Die Frage nach der wahren Natur dieses Deutschland

Der französische Publizist Gilles Perrault résümierte über die gegenwärtigen deutschen Zustände: „Die Politik der Zerstörung der Erinnerung … ist in erster Linie ein Verbrechen, eine zweite Ermordung derjenigen, die in den Händen der Nazis das Martyrium erlitten haben. … Wir wissen aus harter Erfahrung, dass der Hitlerfaschismus das absolut Böse ist. Wenn das so genannte neue Deutschland diejenigen verleugnet, die ihn bekämpft haben, wie sollte man sich nicht mit Beklemmung die Frage nach der wahren Natur dieses Deutschland stellen?“

Ich selbst habe mich der Prozesse erinnert, in denen in Italien zahlreiche deutsche Kriegsverbrecher wegen Massenmorden verurteilt wurden. Wie Wilhelm Krelle in Griechenland hatten sie in Italien barbarische Kriegsverbrechen begangen (siehe Beitrag „Massenmörder der Hitlerwehrmacht in Italien verurteilt“, Berliner „Anstoß“ November 2006). In der Bundesrepublik blieben sie, wie Krelle auch, ungeschoren. Zu Prozessen im Ausland verweigerten die deutschen Behörden die Überstellung. DDR-Richter, die wie Otto Fuchs die Verbrecher zur Verantwortung zogen, wurden von bundesdeutschen Gesinnungskomplizen dafür vor Gericht gezerrt.
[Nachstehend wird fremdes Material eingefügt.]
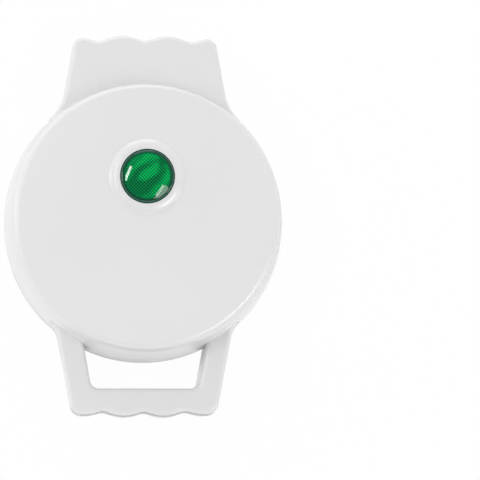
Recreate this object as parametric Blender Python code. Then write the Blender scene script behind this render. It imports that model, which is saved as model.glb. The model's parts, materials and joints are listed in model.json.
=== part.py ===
"""Electric pizzelle maker: two round housings hinged at the back, each with a heated, engraved plate.

Metres, +Z up. The front, with the handle, is at -Y. The feet stand at z = 0.
Both halves are modelled as depths from the parting plane and then turned up or down.
"""

import math

import bmesh
import bpy
from mathutils import Matrix, Vector

LID = 1
BASE = -1
FRONT = -1
REAR = 1

# Clearances
FIT = 0.0003            # gap between pieces that touch
PARTING_GAP = 0.0004    # between the two closed halves
OVERRUN = 0.0010        # how far a cutter runs past what it cuts

# Heights
PARTING_Z = 0.0310      # parting plane above the table
FOOT_HEIGHT = 0.0030
DECK_DEPTH = 0.0115     # parting plane to the handle's and the tail's outer face
LID_DEPTH = 0.0290      # parting plane to the lid's flat top

# Housings, seen from above
BODY_R = 0.0600
WALL = 0.0022
TOP_INSET = 0.0051      # from the body's outside to the lid's flat top
TOP_ROUND = 0.0030
SHOULDER_INSET = 0.0021
WAIST_INSET = 0.0011
LIP_INSET = 0.0003
BASE_SWELL = 0.0004     # the base is this much wider than the lid
FLOOR_ROUND = 0.0050
TAIL_FLOOR_ROUND = 0.0025
EDGE_ROUND = 0.0018     # outer edge of handle and tail
LEAST_ROUND = 0.0002
TANGENT_INSET = 0.0004
ROOT_SHARE = 0.88       # how far in the handle's and the tail's roots run

# Handle
HANDLE_HALF = 0.0350
HANDLE_HALF_OUT = 0.0014   # where its half width is taken, beyond the body
HANDLE_TAPER_SHARE = 0.165
HANDLE_LENGTH = 0.0223     # from the body to a scallop's valley
HANDLE_BULGE = 0.0017
HANDLE_PITCH = 0.0176
HANDLE_BOW = 0.0003
HANDLE_CORNER = 0.0048
HANDLE_FILLET = 0.0120
HANDLE_GRIP = 0.0104       # from the window to a valley
HANDLE_ARM = 0.0096
WINDOW_HALF_INSET = 0.0031
WINDOW_TAPER_SHARE = 0.183
WINDOW_CORNER = 0.0036
WINDOW_ROUND = 0.0022
WINDOW_ROOT_INSET = 0.0200

# Tail
TAIL_HALF = 0.0335
TAIL_HALF_OUT = 0.0022
TAIL_TAPER_SHARE = 0.150
TAIL_LENGTH = 0.0176
TAIL_BULGE = 0.0022
TAIL_PITCH = 0.0200
TAIL_BOW = 0.0004
TAIL_CORNER = 0.0046
TAIL_FILLET = 0.0220
BASE_TAIL_LENGTH = 0.0050
BASE_TAIL_CORNER = 0.0042

# Hinge
HINGE_OUT = 0.0050          # from the base's rear wall to the hinge's axis
PIN_R = 0.0015
PIN_HEAD_R = 0.0024
PIN_HEAD_LENGTH = 0.0015
KNUCKLE_R = 0.0040
KNUCKLE_INNER = 0.0199
KNUCKLE_WIDTH = 0.0062
LUG_WIDTH = 0.0046
LUG_DEPTH = 0.0100
PIN_TIP_LAND = 0.0033
ARM_DEPTH = 0.0040
STOP_INNER = 0.0050
STOP_OUTER = 0.0120
STOP_TOP_DEPTH = 0.0072
STOP_END_DEPTH = 0.0110
STOP_REACH = 0.0029

# Inner frames
FRAME_THICKNESS = 0.0020
FRAME_WIDTH = 0.0050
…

Die Studie berichtet, wie Dr. Peter Michel schreibt, über „das Sterben der Unseren“ Halten wir ihr Andenken in Ehren. Schöpfen wir aus ihrem Tod Kraft, dem System, das Not, Elend und Krieg über uns bringt,  Widerstand zu leisten.

Gerhard Feldbauer,
Poppenhausen

1) Zu beziehen bei der GBM-Geschäftsstelle zum Preis von 9.80 Euro (Tel. 030/5578397, Fax 5556355).

2) Zu empfehlen wäre, in künftige Untersuchungen die „Wende“-Opfer des Westens einzubeziehen, welche die DDR als soziales Hinterland verloren.